Easy to care about… but easy to leave behind.
That maybe there was something about me that made people love me in passing, but not choose me in permanence.
And when those feelings repeat themselves over years and years, they don’t just hurt your feelings.
They shape the way you see yourself.
That wound followed me into adulthood in ways I didn’t even fully recognize until recently.
I started thinking about weddings.
Most women have stories about being bridesmaids for friends throughout life. And suddenly it hit me that outside of my sisters’ weddings, I really never was.
Even two of my closest high school friends — people I genuinely loved deeply — never asked me.
At the time, I tried talk myself out of the hurt.
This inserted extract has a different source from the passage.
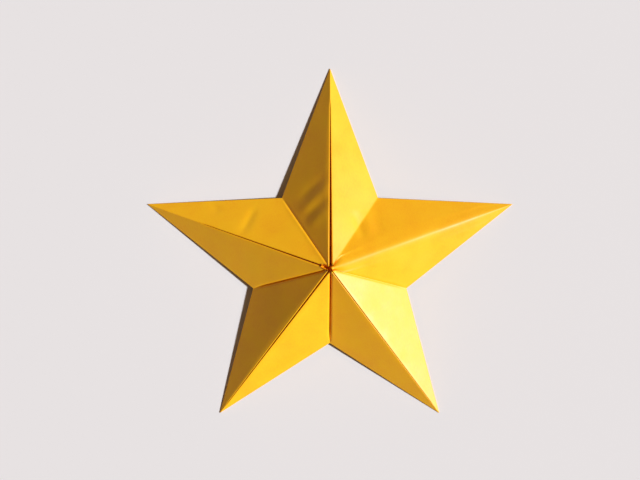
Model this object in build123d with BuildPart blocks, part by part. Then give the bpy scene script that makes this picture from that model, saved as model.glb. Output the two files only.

Remind myself about being pregnant or having a small child during each of those scenarios.
But if I’m honest?
It still hurt.
Not because I felt entitled to a spot.
Not because I needed the title.
But because it touched the exact same wound that has followed me most of my life:
The fear that I’m meaningful… but not meaningful enough.
Loved… but not deeply chosen.
Present… but ultimately replaceable.
That’s the tricky thing about rejection sensitivity and old attachment wounds.
Life keeps brushing against them in ordinary moments.
And suddenly you’re not just reacting to a dinner or a wedding or a friendship dynamic.
You’re reacting to years of accumulated grief from never fully feeling like you mattered in the same way others seemed to matter to each other.
EMDR has been teaching me that healing isn’t about shaming yourself for having the trigger.
It’s about finally understanding where it came from.
It’s about recognizing that sometimes the adult reaction feels “too big” because it’s carrying the pain of many younger versions of you all at once.
And maybe healing looks less like becoming someone who never feels hurt…
And more like becoming someone who no longer lets those moments define their worth.
Because the truth is:
Being overlooked does not mean you are unlovable.
Not being chosen first does not mean you are insignificant.
And just because people failed to fully see your value does not mean it wasn’t there all along.
Some of us grew up learning how to be deeply there for others while quietly wondering what it feels like to have someone be deeply there for us.
And maybe the first step toward healing is finally admitting how much that hurt.